13.       L’Assemblée invite le Secrétaire Général du Conseil de l’Europe à étendre et formaliser la coopération entre le Conseil de l’Europe et l’ONU Femmes en procédant à un échange de lettres entre les deux organisations.

14.       L'Assemblée décide de poursuivre sa coopération dans ce domaine avec l’Union européenne et l’Union interparlementaire.

15.       L’Assemblée souhaite également renforcer son partenariat avec les organisations non gouvernementales et les réseaux parlementaires pour promouvoir et faire progresser les droits des femmes et les encourage à poursuivre les recherches sur la situation des droits des femmes à une échelle nationale, régionale et internationale afin de dégager les tendances sur les progrès réalisés.

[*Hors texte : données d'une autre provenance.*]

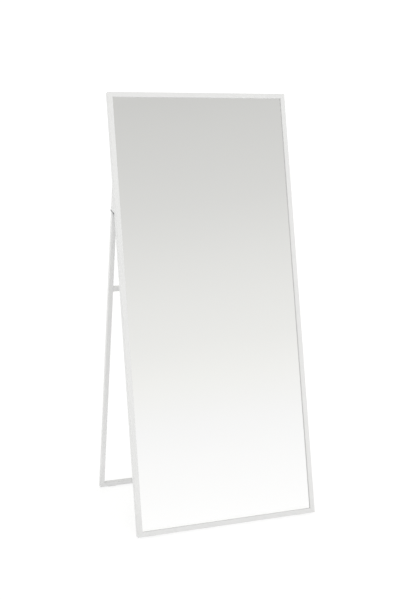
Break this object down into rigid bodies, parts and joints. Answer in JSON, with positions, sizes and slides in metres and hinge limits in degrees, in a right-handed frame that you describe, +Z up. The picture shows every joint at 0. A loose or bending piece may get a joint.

16.       L’Assemblée invite les Etats membres et observateurs du Conseil de l’Europe à favoriser véritablement un dialogue technique et politique effectif entre les organisations de la société civile et les autorités en institutionnalisant des espaces permettant la prise de décisions en commun dans les pays où cela n’existe pas et en utilisant effectivement ceux qui existent déjà.


1 Discussion par l’Assemblée le 26 janvier 2012 (8e séance) (voir Doc. 12812, rapport de la commission sur l'égalité et la non-discrimination, rapporteure: Mme Err). Texte adopté par l’Assemblée le 26 janvier 2012 (8e séance).